Israelis from the bottom to the top – storekeepers to government ministers and agency heads – have come out to protect Efrat Chief Rabbi Shlomo Riskin’s tenure.
Israel Chief Ashkenazi Rabbi David Lau told journalists on Wednesday there was “no intention to dismiss Rabbi Riskin. While dealing with this issue we have been hearing statements attributed to the Chief Rabbinate of Israel that are inappropriate and inaccurate.
“It troubles me to see that this matter regarding Rabbi Riskin continues to be blown so far out of proportion,” Rabbi Lau told Israel’s Channel 10 News.
The story began two weeks ago, when the issue of tenure for local rabbis was raised at a meeting of the Chief Rabbinical Council. At that time, there was a request to extend the term of office for Efrat Chief Rabbi Shlomo Riskin. The rabbi is one of the founders of the city in which he serves and lives, located in Gush Etzion, just 10 minutes away from Jerusalem.
Normally the process is pro forma, but apparently there were some on the Council who had reservations about extending Riskin’s tenure due to his views on conversion and a few other issues.
Those issues were reportedly raised at the meeting.
Jerusalem Chief Rabbi Aryeh Stern, who joined the Council several months ago, was one of those who supported the extension of Riskin’s term. He asked the Council to postpone any decision on the matter, and it was decided to first invite the Efrat rabbi for a discussion prior to any final move.
News of what went on in the meeting was leaked to the media, however, and a brouhaha resulted.

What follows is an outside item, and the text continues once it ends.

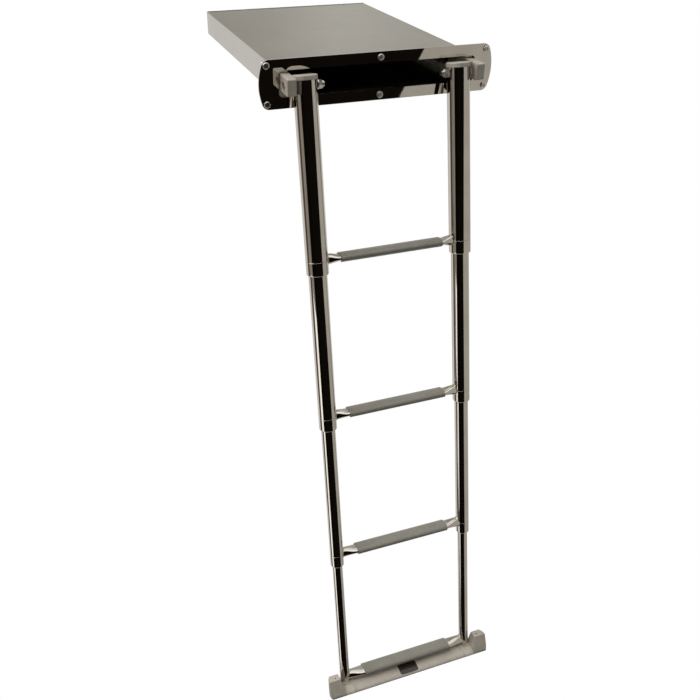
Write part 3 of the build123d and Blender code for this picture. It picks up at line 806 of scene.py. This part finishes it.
# The camera: its place, and its right, up and backward directions in the row frame.
CAMERA_AT = (-0.531099, -1.244970, 0.338886)
CAMERA_AXES = (
    (0.938867, -0.344165, 0.008900),
    (0.161838, 0.464007, 0.870923),
    (-0.303871, -0.816240, 0.491339),
)
SENSOR_MM, LENS_MM = 36.0, 42.8313
SHIFT = (0.0170714, -0.0659429)  # sideways and upward, in frame widths
FARTHEST = 200  # metres that the camera sees


def add_camera():
    """The scene's camera, from its place, directions, lens and shift."""
    data = bpy.data.cameras.new("camera")
    data.sensor_width = SENSOR_MM
    data.lens = LENS_MM
    data.shift_x, data.shift_y = SHIFT
    data.clip_end = FARTHEST
    camera = bpy.data.objects.new("camera", data)
    bpy.context.scene.collection.objects.link(camera)
    turn = Matrix(CAMERA_AXES).transposed()
    camera.matrix_world = Matrix.Translation(CAMERA_AT) @ turn.to_4x4()
    bpy.context.scene.camera = camera


class LADDER_PT_sidebar(bpy.types.Panel):
    """The ladder's sizes, colours and light, and a button for each operator"""

    bl_label = "Boarding ladder"
    bl_idname = "LADDER_PT_sidebar"
    bl_space_type = "VIEW_3D"
    bl_region_type = "UI"
    bl_category = "Ladder"

    def draw(self, context):
        for group in settings(context):
            box = self.layout.box()
            for key in group.bl_rna.properties.keys():
                if key not in {"rna_type", "name"}:
                    box.prop(group, key)
        for operator in OPERATORS:
            self.layout.operator(operator.bl_idname)


OPERATORS = (LADDER_OT_metal, LADDER_OT_plastic, LADDER_OT_collars, LADDER_OT_steps, LADDER_OT_label,
             LADDER_OT_studio)
CLASSES = (LadderSizes, LadderColours, LadderLight, *OPERATORS, LADDER_PT_sidebar)


def register():
    for cls in CLASSES:
        bpy.utils.register_class(cls)
    bpy.types.Scene.ladder_sizes = bpy.props.PointerProperty(type=LadderSizes)
    bpy.types.Scene.ladder_colours = bpy.props.PointerProperty(type=LadderColours)
    bpy.types.Scene.ladder_light = bpy.props.PointerProperty(type=LadderLight)


def unregister():
    del bpy.types.Scene.ladder_sizes, bpy.types.Scene.ladder_colours, bpy.types.Scene.ladder_light
    for cls in reversed(CLASSES):
        bpy.utils.unregister_class(cls)


def main():
    register()
    bpy.ops.ladder.metal()
    bpy.ops.ladder.plastic()
    bpy.ops.ladder.collars()
    bpy.ops.ladder.steps()
    bpy.ops.ladder.label()
    bpy.ops.ladder.studio()


if __name__ == "__main__":
    main()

Education Minister Naftali Minister, Jewish Agency for Israel Chairman Natan Sharansky and numerous others all spoke out to defend Rabbi Riskin. All had pointed questions for a Chief Rabbinate that would dismiss a community’s chief rabbi who had helped build a city and was still seen as a hugely popular spiritual leader.

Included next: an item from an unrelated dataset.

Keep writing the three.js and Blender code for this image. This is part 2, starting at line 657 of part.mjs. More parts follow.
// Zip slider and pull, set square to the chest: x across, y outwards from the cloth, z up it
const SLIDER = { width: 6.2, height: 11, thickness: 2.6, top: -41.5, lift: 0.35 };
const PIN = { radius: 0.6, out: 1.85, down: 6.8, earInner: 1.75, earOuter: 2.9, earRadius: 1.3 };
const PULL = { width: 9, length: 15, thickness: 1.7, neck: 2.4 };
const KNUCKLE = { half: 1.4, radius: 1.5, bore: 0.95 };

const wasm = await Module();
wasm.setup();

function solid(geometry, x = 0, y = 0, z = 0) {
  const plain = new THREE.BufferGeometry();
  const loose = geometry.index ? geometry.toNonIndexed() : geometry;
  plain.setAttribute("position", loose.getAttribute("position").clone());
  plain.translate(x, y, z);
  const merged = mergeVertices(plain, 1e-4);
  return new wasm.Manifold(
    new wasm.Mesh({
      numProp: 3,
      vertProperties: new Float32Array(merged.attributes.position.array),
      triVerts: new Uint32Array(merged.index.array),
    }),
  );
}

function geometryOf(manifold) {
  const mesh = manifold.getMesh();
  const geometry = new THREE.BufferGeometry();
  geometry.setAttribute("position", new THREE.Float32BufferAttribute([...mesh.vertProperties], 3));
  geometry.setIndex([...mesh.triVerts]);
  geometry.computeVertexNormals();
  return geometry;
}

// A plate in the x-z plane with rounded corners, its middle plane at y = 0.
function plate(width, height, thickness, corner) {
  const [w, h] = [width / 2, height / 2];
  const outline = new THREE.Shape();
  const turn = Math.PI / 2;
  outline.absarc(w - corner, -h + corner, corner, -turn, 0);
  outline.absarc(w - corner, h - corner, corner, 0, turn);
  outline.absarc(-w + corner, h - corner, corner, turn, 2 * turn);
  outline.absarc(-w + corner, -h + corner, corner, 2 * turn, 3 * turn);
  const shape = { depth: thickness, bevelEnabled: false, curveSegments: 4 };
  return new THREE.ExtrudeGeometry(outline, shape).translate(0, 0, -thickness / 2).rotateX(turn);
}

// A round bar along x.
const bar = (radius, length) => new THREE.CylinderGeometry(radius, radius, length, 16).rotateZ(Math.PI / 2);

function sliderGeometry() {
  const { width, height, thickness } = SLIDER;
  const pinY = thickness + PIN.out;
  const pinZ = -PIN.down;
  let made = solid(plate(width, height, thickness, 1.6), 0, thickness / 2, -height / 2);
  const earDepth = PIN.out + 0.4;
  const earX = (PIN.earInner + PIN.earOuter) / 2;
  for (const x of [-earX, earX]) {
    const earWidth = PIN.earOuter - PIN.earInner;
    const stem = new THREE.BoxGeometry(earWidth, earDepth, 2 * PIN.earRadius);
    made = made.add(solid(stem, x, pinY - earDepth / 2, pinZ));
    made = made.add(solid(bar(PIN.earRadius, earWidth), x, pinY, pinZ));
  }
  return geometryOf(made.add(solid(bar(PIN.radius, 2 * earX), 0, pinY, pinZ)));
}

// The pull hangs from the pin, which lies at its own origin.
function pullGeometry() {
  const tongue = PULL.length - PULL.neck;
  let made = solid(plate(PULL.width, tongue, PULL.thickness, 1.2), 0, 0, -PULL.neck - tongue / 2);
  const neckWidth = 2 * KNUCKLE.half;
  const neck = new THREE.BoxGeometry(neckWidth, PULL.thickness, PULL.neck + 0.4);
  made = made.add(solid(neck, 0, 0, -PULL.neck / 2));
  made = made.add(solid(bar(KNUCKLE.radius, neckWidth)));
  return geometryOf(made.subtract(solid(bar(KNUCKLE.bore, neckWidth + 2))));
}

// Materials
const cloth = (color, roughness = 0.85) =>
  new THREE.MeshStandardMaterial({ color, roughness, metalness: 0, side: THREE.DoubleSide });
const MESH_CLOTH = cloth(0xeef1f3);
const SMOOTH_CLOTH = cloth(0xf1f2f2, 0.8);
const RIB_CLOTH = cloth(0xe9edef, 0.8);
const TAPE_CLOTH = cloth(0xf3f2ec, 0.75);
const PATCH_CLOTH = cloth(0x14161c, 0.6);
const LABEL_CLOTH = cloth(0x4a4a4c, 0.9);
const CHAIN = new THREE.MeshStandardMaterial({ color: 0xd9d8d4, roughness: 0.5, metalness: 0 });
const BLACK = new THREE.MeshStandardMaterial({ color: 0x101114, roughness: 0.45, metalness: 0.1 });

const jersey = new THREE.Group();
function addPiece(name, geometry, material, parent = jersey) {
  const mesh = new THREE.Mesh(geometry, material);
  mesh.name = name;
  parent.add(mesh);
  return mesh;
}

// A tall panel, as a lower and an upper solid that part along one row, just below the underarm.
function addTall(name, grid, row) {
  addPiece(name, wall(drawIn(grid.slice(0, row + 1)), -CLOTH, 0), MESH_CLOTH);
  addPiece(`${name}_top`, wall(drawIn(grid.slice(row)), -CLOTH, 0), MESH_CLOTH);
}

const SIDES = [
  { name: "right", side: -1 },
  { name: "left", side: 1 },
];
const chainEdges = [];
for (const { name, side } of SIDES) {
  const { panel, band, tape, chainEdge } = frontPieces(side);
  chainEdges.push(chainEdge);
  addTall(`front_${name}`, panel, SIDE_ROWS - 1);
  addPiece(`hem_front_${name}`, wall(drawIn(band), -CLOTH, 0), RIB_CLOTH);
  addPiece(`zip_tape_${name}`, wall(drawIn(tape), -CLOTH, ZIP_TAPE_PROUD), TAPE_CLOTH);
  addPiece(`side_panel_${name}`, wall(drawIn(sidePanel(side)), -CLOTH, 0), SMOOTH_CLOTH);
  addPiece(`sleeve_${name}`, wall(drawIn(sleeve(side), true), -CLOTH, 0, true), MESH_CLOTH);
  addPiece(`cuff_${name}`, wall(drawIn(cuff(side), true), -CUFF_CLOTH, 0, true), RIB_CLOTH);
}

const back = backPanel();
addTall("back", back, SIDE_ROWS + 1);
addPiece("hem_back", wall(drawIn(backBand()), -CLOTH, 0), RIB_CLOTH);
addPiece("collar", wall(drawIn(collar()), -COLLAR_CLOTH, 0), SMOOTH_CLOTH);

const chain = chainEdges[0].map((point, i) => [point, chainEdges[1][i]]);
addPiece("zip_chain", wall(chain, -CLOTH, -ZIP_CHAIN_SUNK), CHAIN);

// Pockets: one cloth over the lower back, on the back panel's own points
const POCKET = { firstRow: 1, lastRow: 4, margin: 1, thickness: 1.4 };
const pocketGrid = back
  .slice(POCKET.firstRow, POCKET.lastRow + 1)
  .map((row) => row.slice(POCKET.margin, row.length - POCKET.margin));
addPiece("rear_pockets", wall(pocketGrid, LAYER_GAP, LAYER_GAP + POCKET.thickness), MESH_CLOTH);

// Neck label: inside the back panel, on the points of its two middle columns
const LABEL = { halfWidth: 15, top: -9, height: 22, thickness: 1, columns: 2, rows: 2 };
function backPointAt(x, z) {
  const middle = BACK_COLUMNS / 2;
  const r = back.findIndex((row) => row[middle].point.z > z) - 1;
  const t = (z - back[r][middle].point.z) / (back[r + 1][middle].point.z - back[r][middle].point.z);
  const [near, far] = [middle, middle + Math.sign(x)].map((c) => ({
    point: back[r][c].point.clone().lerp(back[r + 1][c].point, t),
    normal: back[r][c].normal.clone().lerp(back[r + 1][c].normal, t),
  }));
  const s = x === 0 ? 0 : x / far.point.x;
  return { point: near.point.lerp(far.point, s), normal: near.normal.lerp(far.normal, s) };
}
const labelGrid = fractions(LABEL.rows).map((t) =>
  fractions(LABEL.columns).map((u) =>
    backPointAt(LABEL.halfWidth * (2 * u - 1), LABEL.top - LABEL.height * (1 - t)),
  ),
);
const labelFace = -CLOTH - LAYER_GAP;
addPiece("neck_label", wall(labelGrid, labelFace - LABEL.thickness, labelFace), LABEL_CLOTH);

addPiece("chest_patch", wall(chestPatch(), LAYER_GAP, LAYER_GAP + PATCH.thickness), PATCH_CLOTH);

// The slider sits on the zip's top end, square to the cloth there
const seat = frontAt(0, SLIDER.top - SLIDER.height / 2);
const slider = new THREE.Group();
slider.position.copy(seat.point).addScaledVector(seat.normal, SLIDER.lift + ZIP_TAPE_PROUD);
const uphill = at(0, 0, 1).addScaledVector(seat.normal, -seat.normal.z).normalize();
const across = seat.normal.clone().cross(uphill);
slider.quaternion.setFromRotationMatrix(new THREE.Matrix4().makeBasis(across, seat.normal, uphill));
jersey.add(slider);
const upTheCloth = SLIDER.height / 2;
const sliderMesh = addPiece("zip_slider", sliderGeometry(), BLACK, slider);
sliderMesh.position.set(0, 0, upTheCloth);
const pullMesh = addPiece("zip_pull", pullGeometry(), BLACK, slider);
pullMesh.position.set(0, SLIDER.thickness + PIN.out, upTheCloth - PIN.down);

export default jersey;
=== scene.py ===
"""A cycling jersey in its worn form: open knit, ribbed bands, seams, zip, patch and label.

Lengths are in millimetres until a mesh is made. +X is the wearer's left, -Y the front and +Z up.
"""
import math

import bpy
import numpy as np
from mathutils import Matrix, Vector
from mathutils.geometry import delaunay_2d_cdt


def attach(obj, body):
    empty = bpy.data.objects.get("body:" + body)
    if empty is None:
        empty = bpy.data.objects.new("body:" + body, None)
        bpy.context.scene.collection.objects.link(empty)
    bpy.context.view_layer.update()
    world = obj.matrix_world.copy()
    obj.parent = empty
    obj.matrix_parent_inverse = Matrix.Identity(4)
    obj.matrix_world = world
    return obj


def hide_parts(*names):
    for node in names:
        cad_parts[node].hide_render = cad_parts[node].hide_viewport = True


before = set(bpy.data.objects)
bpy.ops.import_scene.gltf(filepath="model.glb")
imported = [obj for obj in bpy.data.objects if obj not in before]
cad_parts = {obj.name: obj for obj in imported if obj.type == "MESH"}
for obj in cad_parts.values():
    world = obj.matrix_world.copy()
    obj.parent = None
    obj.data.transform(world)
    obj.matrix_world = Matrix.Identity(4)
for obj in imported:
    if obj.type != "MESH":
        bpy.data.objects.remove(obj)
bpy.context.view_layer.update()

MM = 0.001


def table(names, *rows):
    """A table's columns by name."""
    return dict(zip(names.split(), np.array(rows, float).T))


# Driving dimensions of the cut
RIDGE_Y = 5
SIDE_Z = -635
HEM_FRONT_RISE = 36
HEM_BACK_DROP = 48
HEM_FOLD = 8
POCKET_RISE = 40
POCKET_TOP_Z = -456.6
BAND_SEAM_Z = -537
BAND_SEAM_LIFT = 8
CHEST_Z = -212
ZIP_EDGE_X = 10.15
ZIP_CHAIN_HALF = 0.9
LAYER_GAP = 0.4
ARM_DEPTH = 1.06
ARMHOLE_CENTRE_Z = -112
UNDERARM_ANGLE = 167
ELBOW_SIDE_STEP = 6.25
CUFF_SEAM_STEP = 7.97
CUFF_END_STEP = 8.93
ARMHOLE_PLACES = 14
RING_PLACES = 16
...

The public power struggle began to deteriorate instead into an issue of who gets to make decisions on Jewish issues in the State of Israel and at which levels of government.

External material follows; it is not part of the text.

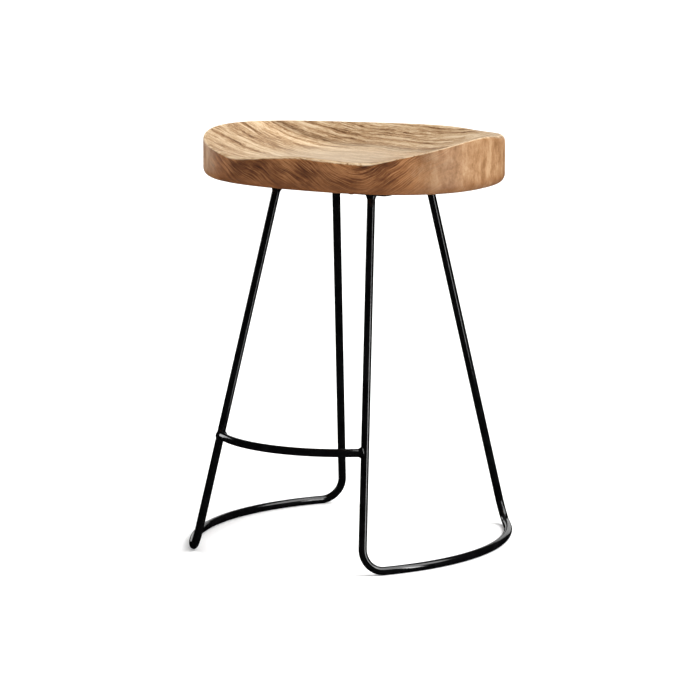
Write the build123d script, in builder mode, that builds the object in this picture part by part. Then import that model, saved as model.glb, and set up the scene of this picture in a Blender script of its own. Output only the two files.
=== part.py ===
"""Bar stool: a carved hardwood seat on a welded frame of bent steel rod.

Millimetres, +Z up, with the origin on the floor under the middle of the stool. The
sitter faces -Y. Left and right are as seen from the front: right is +X.
"""

import os
from math import atan2, cos, degrees, exp, pi, radians, sin, tan

from build123d import *

os.makedirs("parts", exist_ok=True)

# Driving dimensions -----------------------------------------------------------------

# Seat block: its outline is a superellipse
SEAT_WIDTH = 450.0
SEAT_DEPTH = 338.0
OUTLINE_POWER = 2.37  # 2 is an ellipse, a larger power is squarer
OUTLINE_POINTS = 48
SEAT_UNDERSIDE = 537.0
UNDERSIDE_ROUND = 12.5
RIM_ROUND = 4.0

# Carved top: the height of the rim all round, and of the bowl inside it
SIDE_RIM = 609.1
BACK_RIM = 601.3
THIGH_DIP = 580.8
DIP_ANGLE = 60.0  # degrees forward of the side at which the thigh dips are lowest
POMMEL_RISE = 7.2  # middle of the front edge above the thigh dips
BOWL_FLOOR = 567.0
BOWL_POWER = 2.3  # 2 is a parabola, a larger power is a flatter floor
RIDGE_RISE = 3.0  # low ridge running back from the pommel
RIDGE_WIDTH = 45.0
EDGE_FALL = 4.0  # the front edge is eased: the top falls this much more at the outline
EDGE_FALL_START = 0.90  # share of the way out at which that fall starts
EASED_FROM = 48.0  # degrees forward of the side: the edge is crisp up to here
EASED_TO = 67.0  # and fully eased from here to the middle of the front
RIM_SLOPE = 0.026  # the hand-carved top climbs this much towards the right
CARVING_STEPS = 24
CARVING_MARGIN = 1.04  # the carved surface runs a little past the block

# Mounting plate under the seat
PLATE_WIDTH = 226.0
PLATE_DEPTH = 198.0
PLATE_THICKNESS = 8.0
PLATE_CORNER = 8.0

# Wood screws up through the plate: four near the legs and one at each side
SCREW_SHANK = 4.5
SCREW_LENGTH = 22.0
SCREW_HEAD = 9.0
SCREW_HEAD_HEIGHT = 3.0
SCREW_HEAD_ROUND = 1.8
SCREW_DRIVE = 2.6  # across the hexagonal recess
SCREW_DRIVE_DEPTH = 1.6
SCREW_SPACING_X = 92.0
SCREW_SPACING_Y = 166.0
SIDE_SCREW_SPACING = 198.0

# Side frames of bent rod: each is two legs and a floor rail in one length
ROD_DIAMETER = 12.0
LEG_TOP_X = 78.9
LEG_TOP_Y = 82.4
LEG_TOP_HEIGHT = 531.0  # height at which the line of the leg has those positions
LEG_FOOT_X = 141.4  # where the line of the leg reaches the height of the rail
LEG_FOOT_Y = 210.3
RAIL_HALF_SWEEP = 35.7  # degrees
BEND_RADIUS = 30.3

# Footrest rod between the front legs
FOOTREST_HEIGHT = 171.0
FOOTREST_BOW = 47.2  # its middle stands this far forward of its ends

# Weld beads round the rod ends
LEG_WELD_REACH = 4.5
LEG_WELD_LENGTH = 10.0
FOOTREST_WELD_REACH = 3.0
FOOTREST_WELD_LENGTH = 5.5
WELD_OVERLAP = 0.6

ROD_RADIUS = ROD_DIAMETER / 2
HALF_WIDTH = SEAT_WIDTH / 2
HALF_DEPTH = SEAT_DEPTH / 2
PLATE_UNDERSIDE = SEAT_UNDERSIDE - PLATE_THICKNESS


# Seat -------------------------------------------------------------------------------


def outline_point(angle):
    """A point of the seat's outline, for an angle in radians round its middle."""
    across = abs(cos(angle)) ** (2 / OUTLINE_POWER)
    along = abs(sin(angle)) ** (2 / OUTLINE_POWER)
    return (
        HALF_WIDTH * (across if cos(angle) >= 0 else -across),
        HALF_DEPTH * (along if sin(angle) >= 0 else -along),
    )


def rim_height(forward):
    """Height of the rim at an angle in degrees, forward (+) or back (-) of the side."""
    if forward <= 0:
        share = cos(radians(min(-1.2 * forward, 90))) ** 2
        return BACK_RIM + (SIDE_RIM - BACK_RIM) * share
    if forward < DIP_ANGLE:
        share = cos(radians(90 * forward / DIP_ANGLE)) ** 1.2
        return THIGH_DIP + (SIDE_RIM - THIGH_DIP) * share
    share = sin(radians(90 * (forward - DIP_ANGLE) / (90 - DIP_ANGLE))) ** 2
    return THIGH_DIP + POMMEL_RISE * share


def edge_fall(forward, reach):
    """How far the eased front edge has fallen, at a share of the way out to the outline."""
    across_band = min(max((forward - EASED_FROM) / (EASED_TO - EASED_FROM), 0.0), 1.0)
    eased = across_band**2 * (3 - 2 * across_band)
    outward = max(0.0, reach - EDGE_FALL_START) / (1 - EDGE_FALL_START)
    return EDGE_FALL * eased * outward**2


def carved_height(x, y):
    """Height of the carved top: a bowl that climbs to the rim at the outline."""
    across = abs(x) / HALF_WIDTH
    along = abs(y) / HALF_DEPTH
    reach = (across**OUTLINE_POWER + along**OUTLINE_POWER) ** (1 / OUTLINE_POWER)
    forward = degrees(atan2(-y / HALF_DEPTH, across))
    climb = (rim_height(forward) - BOWL_FLOOR) * reach**BOWL_POWER
    ridge = RIDGE_RISE * exp(-((x / RIDGE_WIDTH) ** 2)) * max(0.0, 1 - reach**2)
    return BOWL_FLOOR + climb + ridge + RIM_SLOPE * x - edge_fall(forward, reach)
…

Ultimately, said Lau, “the Rabbinical Council reviews extension of a local rabbi’s tenure in a meeting with that individual along with his relevant documents. An exception is made when the extension of his term comes in the month prior to mandatory retirement – and thus the debate over Rabbi Riskin’s term extension was postponed so as to invite him to meet with the Council to discuss the matter.
“This has been the standard procedure in the past, and it will remain so in the future,” he added. The legal authority to extend the statutory tenure of local chief rabbis rests with Israel’s Chief Rabbinical Council, Lau pointed out. “It is not a ‘rubber stamp’ process, nor does the Council automatically confirm the extension of a rabbi’s term in office, unless it first properly examines his application,” he noted. “We repeat: pressure and threats will not force us to make shortcuts or deviate from what is a necessary process.”
Rabbi Riskin’s office responded to JewishPress.com saying, “We hope the matter will indeed be resolved. Our only objective is bringing Am Yisrael closer to Torah and Mitzvot. Rabbi Riskin is dedicated to continue serving the residents of Efrat.”